I eventually obtained a degree in psychology and an herb specialist certificate. 

I’ve also learned that there are various types of intelligence — at least eight, according to author and  psychologist, Dr. Kumar Mehta.

In a recent online article, Dr. Mehta talked about the theory of multiple intelligence which, he said, was first introduced in a 1983 book, “Frames of Mind,” by Howard Gardner, a psychologist and professor at Harvard University.

Each type represents different ways of how a person best processes information, Dr. Mehta said.

“If you want to learn to be exceptional at something,” he added, “your best bet is to understand the unique areas of intelligence where you have an advantage, and then build upon those strengths.”

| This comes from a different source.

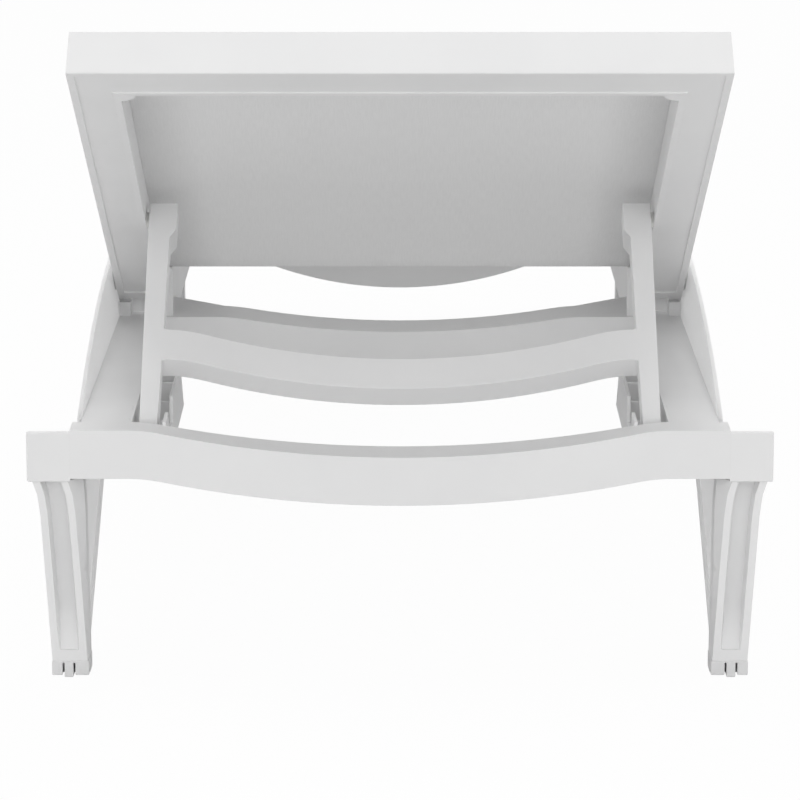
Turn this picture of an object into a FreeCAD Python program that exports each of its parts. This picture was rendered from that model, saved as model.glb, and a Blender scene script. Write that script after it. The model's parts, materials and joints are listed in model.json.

For example, he said, “consider someone who struggled with writing until they attempted to create a graphic story, which turned into a compelling narrative. Or a student who couldn’t seem to grasp fractions until they visualized separating apples into slices.”

Here are the eight types of intelligence identified by Gardner:

1. Spatial intelligence

The ability to think abstractly and in multiple dimensions.

2. Bodily-kinesthetic intelligence

The ability to use your body in a way that demonstrates physical and athletic prowess.

3. Musical intelligence

Sensitivity to rhythm, pitch, meter, tone, melody and timbre.

4. Linguistic intelligence

Sometimes called “language intelligence,” this involves sensitivity to the meaning of words, the order among words, and the sound, rhythms, inflections and meter of words.

5. Logical-mathematical intelligence

The ability to analyze problems logically, carry out mathematical operations and investigate issues scientifically.

6. Interpersonal intelligence

The ability to interact effectively with others. Sensitivity to others people’s moods, feelings, temperaments and motivations.

7. Intrapersonal intelligence

Sensitivity to one’s own feelings, goals and anxieties, and the capacity to plan and act in light of one’s own traits.

 8. Naturalistic intelligence

The ability to understand the nuances in nature, including the distinction between plants, animals, and other elements of nature and life.

Dr. Mehta says we should ask ourselves if our skills and interests align with our career. “If not, how can you use them to get to where you want to be?”

“When we gain a deeper understanding of our natural talents,” he added, “we have better chance of figuring out how to achieve goals in both our personal and professional lives.”